Some questions to ask yourself to find out how you are currently dealing with anger consist of:
- Do you know when you feel anger? Can you identify how anger shows up in your body/feelings/thoughts?
- Do you quickly get upset? Are you able to calm down?
- How about minor things–do they seem to make you madder than you think they should?
- Do you blame others often for your anger/trouble?
- Does the past still cause intense feelings of anger?
- Do you argue with others a lot?
- Do you get angry if things don’t go your way?
The good news is that there are ways to cope with anger appropriately. The best place to start is to problem solve the anger – who, what, when, why?
- Who do I tend to find myself angry with? Are there any commonalities to who I react angrily toward?
- What situations tend to trigger anger in my daily life?
- When do I notice anger showing up? What are the internal and external factors that are present when I am angry?
- Why? Can I uncover the patterns and beliefs that contribute to my anger and help me better understand why I am responding this way?
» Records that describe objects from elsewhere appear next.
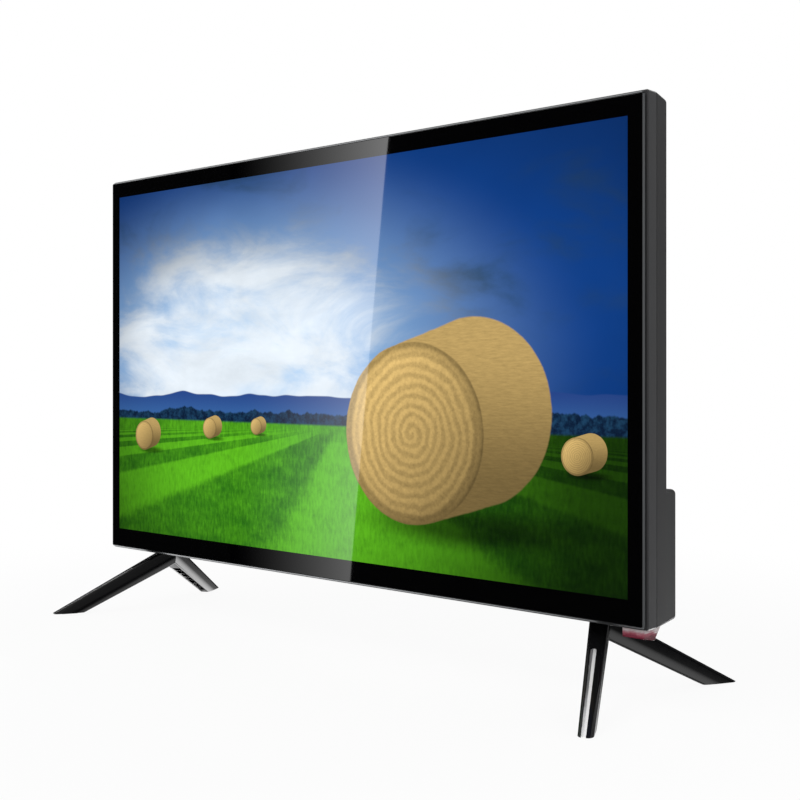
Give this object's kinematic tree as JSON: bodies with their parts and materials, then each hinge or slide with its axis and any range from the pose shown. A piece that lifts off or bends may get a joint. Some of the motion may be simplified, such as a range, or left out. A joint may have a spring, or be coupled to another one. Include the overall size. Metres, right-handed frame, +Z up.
{
  "type": "flat screen television",
  "caption": "Slim flat screen television with a flush glass front, a stepped rear cover and a hollow V-shaped stand under each end.",
  "frame": {"origin": "on the floor, midway between the stands and midway between their front and rear feet", "axes": "+X to the right of a person who watches the picture, +Y to the back, +Z up"},
  "size_m": [0.5476, 0.1802, 0.3773],
  "materials": {
    "black_glass": "flat gloss sheet, clear over the picture, black on its border",
    "trim_grey": "satin metallic grey",
    "side_frame_plastic": "dark grey gloss",
    "cover_plastic": "fine matt texture",
    "lens_red": "tinted clear",
    "stand_black": "polished black",
    "pad_rubber": "matt",
    "panel_glass": "polarised",
    "panel_plastic": "white moulding",
    "film_clear": "clear sheet",
    "film_white": "white sheet",
    "pan_steel": "zinc plated",
    "screw_steel": "plated",
    "screw_black": "black oxide",
    "board_green": "solder mask",
    "board_brown": "bare laminate",
    "flex_amber": "film",
    "sink_aluminium": "extruded",
    "socket_metal": "plated shell",
    "socket_black": "moulded",
    "socket_blue": "moulded",
    "phono_plastic": "moulded",
    "transformer_yellow": "taped",
    "capacitor_black": "sleeve",
    "speaker_black": "paper cone in a moulded basket",
    "lead_white": "insulation",
    "lead_black": "insulation",
    "key_black": "satin"
  },
  "bodies": {
    "cabinet": {"front_glass": "black_glass", "trim_ring": "trim_grey", "side_frame": "side_frame_plastic", "rear_cover": "cover_plastic", "ir_lens": "lens_red", "right_stand": "stand_black", "left_stand": "stand_black", "foot_pads": "pad_rubber", "lcd_cell": "panel_glass", "mould_frame": "panel_plastic", "prism_sheet": "film_clear", "diffuser_sheet": "film_white", "light_guide": "film_clear", "reflector_sheet": "film_white", "led_bar": "sink_aluminium", "back_pan": "pan_steel", "vesa_posts": "screw_steel", "panel_screws": "screw_steel", "board_screws": "screw_steel", "cover_screws": "screw_black", "stand_screws": "screw_black", "source_board": "board_green", "cell_flexes": "flex_amber", "panel_ribbon": "flex_amber", "main_board": "board_green", "heat_sink": "sink_aluminium", "antenna_socket": "socket_metal", "phono_sockets": "phono_plastic", "headphone_socket": "socket_black", "vga_socket": "socket_blue", "hdmi_socket": "socket_metal", "usb_socket": "socket_metal", "power_board": "board_brown", "transformer": "transformer_yellow", "capacitors": "capacitor_black", "power_sink": "sink_aluminium", "mains_inlet": "socket_black", "left_speaker": "speaker_black", "right_speaker": "speaker_black", "ir_board": "board_green", "key_board": "board_green", "power_lead": "lead_white", "left_speaker_lead": "lead_black", "right_speaker_lead": "lead_black", "key_lead": "lead_white", "ir_lead": "lead_white"},
    "body_key_power": {"key_power": "key_black"},
    "body_key_source": {"key_source": "key_black"},
    "body_key_menu": {"key_menu": "key_black"},
    "body_key_channel_up": {"key_channel_up": "key_black"},
    "body_key_channel_down": {"key_channel_down": "key_black"},
    "body_key_volume_up": {"key_volume_up": "key_black"},
    "body_key_volume_down": {"key_volume_down": "key_black"}
  },
  "joints": [
    {"name": "press_power", "type": "slide", "parent": "cabinet", "child": "body_key_power", "axis": [0, -1, 0], "range_m": [0, 0.0008], "stiffness_N_per_m": 500, "springref_m": -0.0004},
    {"name": "press_source", "type": "slide", "parent": "cabinet", "child": "body_key_source", "axis": [0, -1, 0], "range_m": [0, 0.0008], "stiffness_N_per_m": 500, "springref_m": -0.0004},
    {"name": "press_menu", "type": "slide", "parent": "cabinet", "child": "body_key_menu", "axis": [0, -1, 0], "range_m": [0, 0.0008], "stiffness_N_per_m": 500, "springref_m": -0.0004},
    {"name": "press_channel_up", "type": "slide", "parent": "cabinet", "child": "body_key_channel_up", "axis": [0, -1, 0], "range_m": [0, 0.0008], "stiffness_N_per_m": 500, "springref_m": -0.0004},
    {"name": "press_channel_down", "type": "slide", "parent": "cabinet", "child": "body_key_channel_down", "axis": [0, -1, 0], "range_m": [0, 0.0008], "stiffness_N_per_m": 500, "springref_m": -0.0004},
    {"name": "press_volume_up", "type": "slide", "parent": "cabinet", "child": "body_key_volume_up", "axis": [0, -1, 0], "range_m": [0, 0.0008], "stiffness_N_per_m": 500, "springref_m": -0.0004},
    {"name": "press_volume_down", "type": "slide", "parent": "cabinet", "child": "body_key_volume_down", "axis": [0, -1, 0], "range_m": [0, 0.0008], "stiffness_N_per_m": 500, "springref_m": -0.0004}
  ]
}
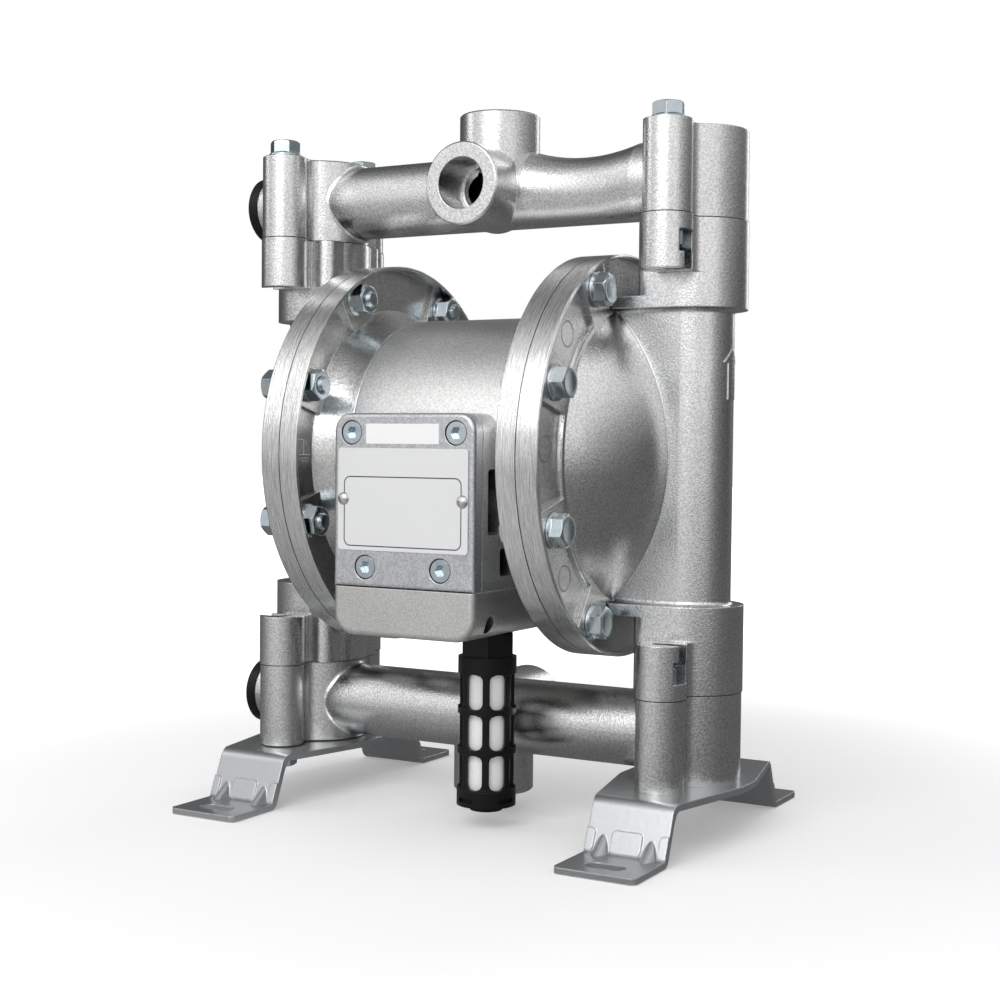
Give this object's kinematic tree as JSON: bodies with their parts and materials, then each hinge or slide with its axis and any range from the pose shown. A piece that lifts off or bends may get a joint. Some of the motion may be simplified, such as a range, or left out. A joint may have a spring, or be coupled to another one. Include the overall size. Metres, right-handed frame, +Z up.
{
  "type": "air operated double diaphragm pump",
  "caption": "Air operated double diaphragm pump in cast metal, with threaded suction and discharge ports, check balls, air valve with silencer, and slotted foot straps.",
  "frame": {"origin": "middle of the four foot slots, on the floor under the foot straps", "axes": "+X along the diaphragm shaft, from the core stubs' side; the valve cover faces -Y; +Z up"},
  "size_m": [0.271, 0.194, 0.3328],
  "materials": {
    "cast_aluminium": "blasted casting",
    "zinc_steel": "zinc plated",
    "painted_steel": "grey powder coat",
    "bare_nameplate": "satin",
    "stainless_steel": "ground",
    "machined_aluminium": "turned",
    "black_plastic": "satin moulded",
    "porous_plastic": "matt porous",
    "white_plastic": "smooth",
    "black_rubber": "matt",
    "bronze": "turned"
  },
  "bodies": {
    "pump": {"top_manifold": "cast_aluminium", "bottom_manifold": "cast_aluminium", "left_fluid_cover": "cast_aluminium", "right_fluid_cover": "cast_aluminium", "left_air_chamber": "cast_aluminium", "right_air_chamber": "cast_aluminium", "center_body": "cast_aluminium", "valve_cover": "cast_aluminium", "exhaust_block": "cast_aluminium", "left_clamp_bolts": "zinc_steel", "right_clamp_bolts": "zinc_steel", "left_clamp_nuts": "zinc_steel", "right_clamp_nuts": "zinc_steel", "top_manifold_bolts": "zinc_steel", "top_manifold_nuts": "zinc_steel", "bottom_manifold_bolts": "zinc_steel", "bottom_manifold_nuts": "zinc_steel", "cover_screws": "zinc_steel", "left_foot_strap": "painted_steel", "right_foot_strap": "painted_steel", "label_plate": "bare_nameplate", "label_rivets": "stainless_steel", "valve_sleeve": "stainless_steel", "silencer_body": "black_plastic", "core_plugs": "black_plastic", "silencer_element": "porous_plastic", "outlet_seats": "white_plastic", "inlet_seats": "white_plastic", "seat_o_rings": "black_rubber", "left_diaphragm": "black_rubber", "right_diaphragm": "black_rubber", "valve_gasket": "black_rubber", "shaft_bushes": "bronze"},
    "shaft_group": {"diaphragm_shaft": "stainless_steel", "inner_plates": "machined_aluminium", "outer_plates": "machined_aluminium", "plate_nuts": "zinc_steel"},
    "outlet_left": {"outlet_ball_left": "white_plastic"},
    "outlet_right": {"outlet_ball_right": "white_plastic"},
    "inlet_left": {"inlet_ball_left": "white_plastic"},
    "inlet_right": {"inlet_ball_right": "white_plastic"},
    "spool": {"valve_spool": "machined_aluminium"}
  },
  "joints": [
    {"name": "shaft_slide", "type": "slide", "parent": "pump", "child": "shaft_group", "axis": [1, 0, 0], "range_m": [-0.008, 0.008], "deforming": ["left_diaphragm", "right_diaphragm"]},
    {"name": "outlet_left_lift", "type": "slide", "parent": "pump", "child": "outlet_left", "axis": [0, 0, 1], "range_m": [0, 0.006]},
    {"name": "outlet_right_lift", "type": "slide", "parent": "pump", "child": "outlet_right", "axis": [0, 0, 1], "range_m": [0, 0.006]},
    {"name": "inlet_left_lift", "type": "slide", "parent": "pump", "child": "inlet_left", "axis": [0, 0, 1], "range_m": [0, 0.006]},
    {"name": "inlet_right_lift", "type": "slide", "parent": "pump", "child": "inlet_right", "axis": [0, 0, 1], "range_m": [0, 0.006]},
    {"name": "spool_slide", "type": "slide", "parent": "pump", "child": "spool", "axis": [0, 0, 1], "range_m": [0, 0.008]}
  ]
}
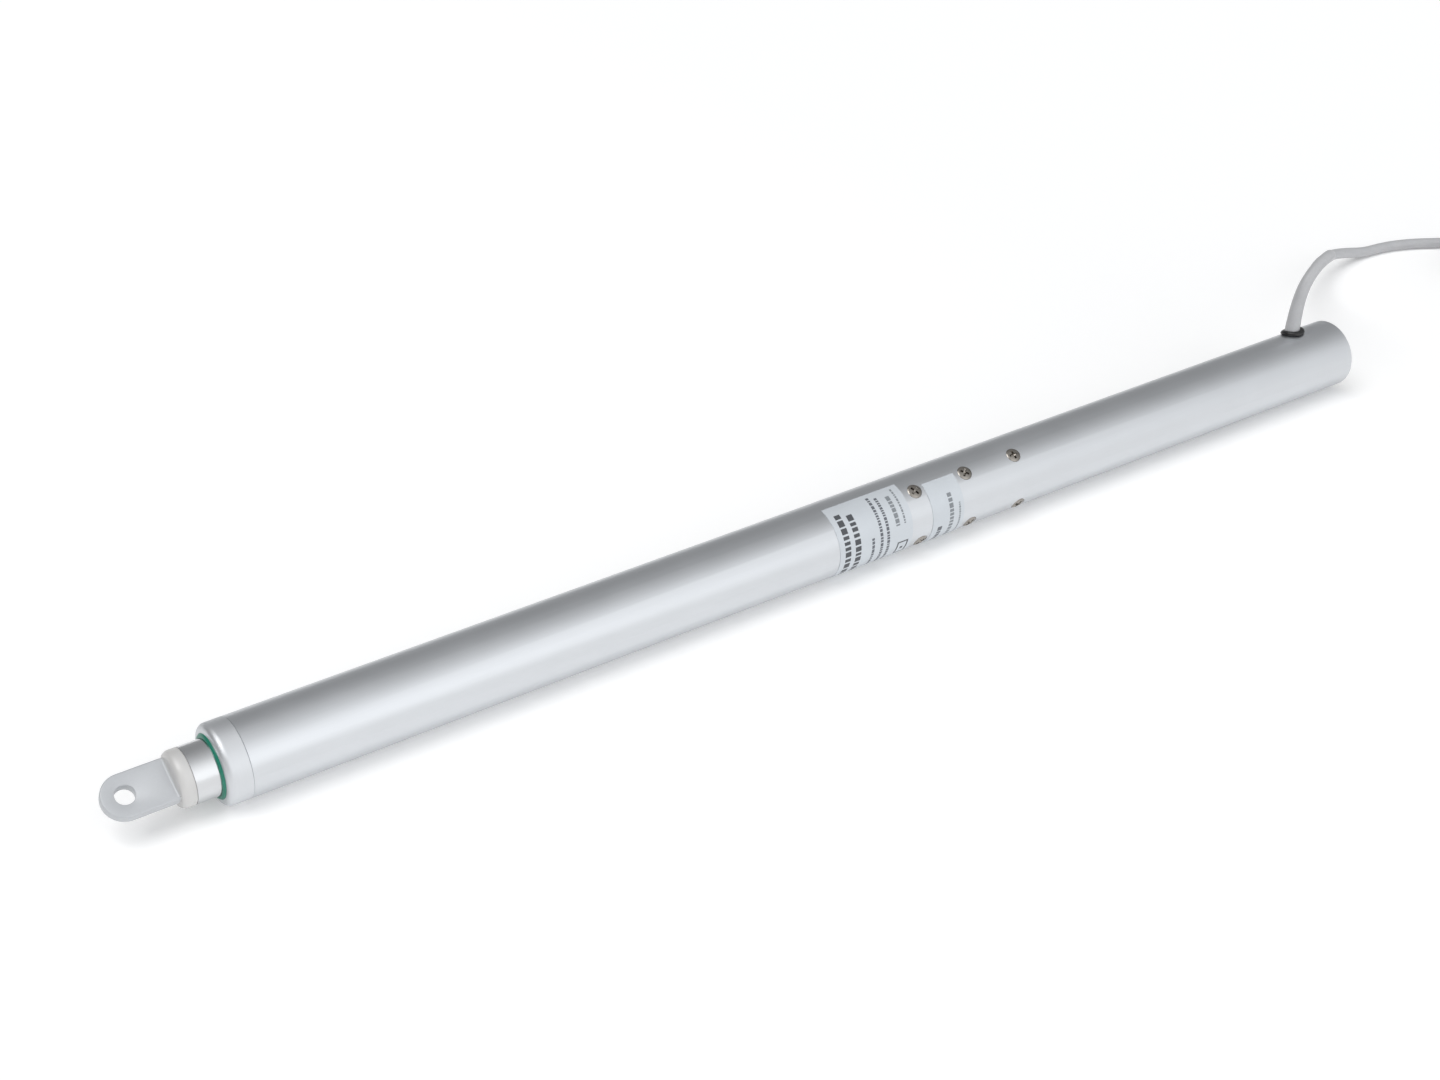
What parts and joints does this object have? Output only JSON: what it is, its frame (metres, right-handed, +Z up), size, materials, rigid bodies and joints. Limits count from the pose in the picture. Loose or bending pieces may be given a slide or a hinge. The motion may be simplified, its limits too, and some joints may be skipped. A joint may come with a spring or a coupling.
{
  "type": "tubular linear actuator",
  "caption": "Slim tubular electric spindle actuator: a push tube with a flat eye slides out of a capped aluminium tube that holds the motor, gears and screw; grey cable at the rear.",
  "frame": {"origin": "on the surface that the tube rests on, under the middle of the retracted actuator's length and width", "axes": "+X along the push tube's travel, towards the eye; +Z up; +Y to the left when looking along +X"},
  "size_m": [0.9686, 0.1908, 0.0736],
  "materials": {
    "anodised_aluminium": "satin anodised",
    "drawn_push_tube": "satin, drawn along its length",
    "cast_eye": "fine cast finish, light grey",
    "bright_screws": "bright",
    "label_film": "satin silver film with grey print",
    "green_seal": "satin",
    "black_rubber": "satin",
    "grey_cable": "satin",
    "lead_cores": "satin",
    "acetal": "smooth",
    "bronze": "machined",
    "ground_steel": "ground",
    "machined_aluminium": "machined",
    "elastic_spider": "smooth",
    "gear_steel": "machined",
    "zinc_can": "zinc plated",
    "ferrite": "sintered",
    "core_iron": "stamped",
    "copper": "enamelled and turned",
    "black_plastic": "moulded",
    "green_board": "solder resist",
    "capacitor_can": "sleeved",
    "terminal_plastic": "moulded"
  },
  "bodies": {
    "housing": {"bearing_balls": "ground_steel", "bearing_circlip": "ground_steel", "bearing_housing": "machined_aluminium", "bearing_outer_rings": "ground_steel", "bearing_spacer": "ground_steel", "board_capacitors": "capacitor_can", "board_relays": "black_plastic", "board_supports": "acetal", "cable": "grey_cable", "cable_coil": "grey_cable", "cable_end": "grey_cable", "cable_grommet": "black_rubber", "cable_inner_end": "grey_cable", "cable_sleeve": "grey_cable", "circuit_board": "green_board", "end_stops": "black_rubber", "front_cap": "anodised_aluminium", "gearbox_flange": "machined_aluminium", "guide_bush": "acetal", "housing_screws": "bright_screws", "housing_tube": "anodised_aluminium", "lead_ends": "lead_cores", "motor_brushes": "copper", "motor_can": "zinc_can", "motor_end_bell": "black_plastic", "motor_leads": "lead_cores", "motor_magnets": "ferrite", "motor_plate": "gear_steel", "rating_label": "label_film", "rear_plug": "acetal", "ring_gear": "gear_steel", "rod_seal": "black_rubber", "sintered_bushes": "bronze", "terminal_block": "terminal_plastic", "wiper_seal": "green_seal", "wiring_label": "label_film"},
    "rod": {"push_tube": "drawn_push_tube", "rod_eye": "cast_eye", "spindle_nut": "bronze", "guide_ring": "acetal"},
    "spindle": {"spindle": "ground_steel", "spindle_tip_guide": "acetal", "bearing_inner_rings": "ground_steel", "spindle_lock_nut": "ground_steel", "coupling_spindle_half": "machined_aluminium", "coupling_gear_half": "machined_aluminium", "coupling_spider": "elastic_spider", "output_carrier": "gear_steel"},
    "input_carrier": {"input_carrier": "gear_steel"},
    "rotor": {"motor_pinion": "gear_steel", "motor_shaft": "ground_steel", "armature_core": "core_iron", "armature_windings": "copper", "commutator": "copper"},
    "output_planet_1": {"output_planet_1": "gear_steel"},
    "output_planet_2": {"output_planet_2": "gear_steel"},
    "output_planet_3": {"output_planet_3": "gear_steel"},
    "input_planet_1": {"input_planet_1": "gear_steel"},
    "input_planet_2": {"input_planet_2": "gear_steel"},
    "input_planet_3": {"input_planet_3": "gear_steel"}
  },
  "joints": [
    {"name": "rod_slide", "type": "slide", "parent": "housing", "child": "rod", "axis": [1, 0, 0], "range_m": [0, 0.3]},
    {"name": "spindle_spin", "type": "hinge", "parent": "housing", "child": "spindle", "pos_m": [0.09345, 0, 0.018], "axis": [-1, 0, 0], "range_deg": [0, 36010]},
    {"name": "input_carrier_spin", "type": "hinge", "parent": "housing", "child": "input_carrier", "pos_m": [-0.13455, 0, 0.018], "axis": [-1, 0, 0], "range_deg": [0, 158410]},
    {"name": "motor_spin", "type": "hinge", "parent": "housing", "child": "rotor", "pos_m": [-0.18155, 0, 0.018], "axis": [-1, 0, 0], "range_deg": [0, 696970]},
    {"name": "output_planet_1_spin", "type": "hinge", "parent": "spindle", "child": "output_planet_1", "pos_m": [-0.12705, 0.00825, 0.018], "axis": [-1, 0, 0], "range_deg": [-102010, 0]},
    {"name": "output_planet_2_spin", "type": "hinge", "parent": "spindle", "child": "output_planet_2", "pos_m": [-0.12705, -0.00413, 0.02514], "axis": [-1, 0, 0], "range_deg": [-102010, 0]},
    {"name": "output_planet_3_spin", "type": "hinge", "parent": "spindle", "child": "output_planet_3", "pos_m": [-0.12705, -0.00413, 0.01086], "axis": [-1, 0, 0], "range_deg": [-102010, 0]},
    {"name": "input_planet_1_spin", "type": "hinge", "parent": "input_carrier", "child": "input_planet_1", "pos_m": [-0.14005, 0.00825, 0.018], "axis": [-1, 0, 0], "range_deg": [-448810, 0]},
    {"name": "input_planet_2_spin", "type": "hinge", "parent": "input_carrier", "child": "input_planet_2", "pos_m": [-0.14005, -0.00413, 0.02514], "axis": [-1, 0, 0], "range_deg": [-448810, 0]},
    {"name": "input_planet_3_spin", "type": "hinge", "parent": "input_carrier", "child": "input_planet_3", "pos_m": [-0.14005, -0.00413, 0.01086], "axis": [-1, 0, 0], "range_deg": [-448810, 0]}
  ],
  "couplings": [
    {"joint": "spindle_spin", "follows": "rod_slide", "rad_per_m": 2094.4},
    {"joint": "input_carrier_spin", "follows": "rod_slide", "rad_per_m": 9215.3},
    {"joint": "motor_spin", "follows": "rod_slide", "rad_per_m": 40547},
    {"joint": "output_planet_1_spin", "follows": "rod_slide", "rad_per_m": -5934.1},
    {"joint": "output_planet_2_spin", "follows": "rod_slide", "rad_per_m": -5934.1},
    {"joint": "output_planet_3_spin", "follows": "rod_slide", "rad_per_m": -5934.1},
    {"joint": "input_planet_1_spin", "follows": "rod_slide", "rad_per_m": -26110},
    {"joint": "input_planet_2_spin", "follows": "rod_slide", "rad_per_m": -26110},
    {"joint": "input_planet_3_spin", "follows": "rod_slide", "rad_per_m": -26110}
  ]
}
Once you have explored these questions and found some answers that point toward what is driving your anger, you can try some of the following strategies:
- try to talk about your problem with a neutral party first before engaging with the person who angered you
- try to think logically about the problem and explore other explanations for what is occurring
- give yourself a pause and space to think before responding
- be by yourself and let out a good yell
- count to 20 – yes this works
- move physically way from the person making you angry/take a break
- journal
- take time to do something physical everyday – even if its just for 15 minutes (breathing deep, dancing or singing to your favorite song, yoga, exercise class, gardening, pulling weeds, cleaning)
- take a bath or shower
- use humor to think about what makes you angry
Remember you can learn to control your anger; it does not have to control you.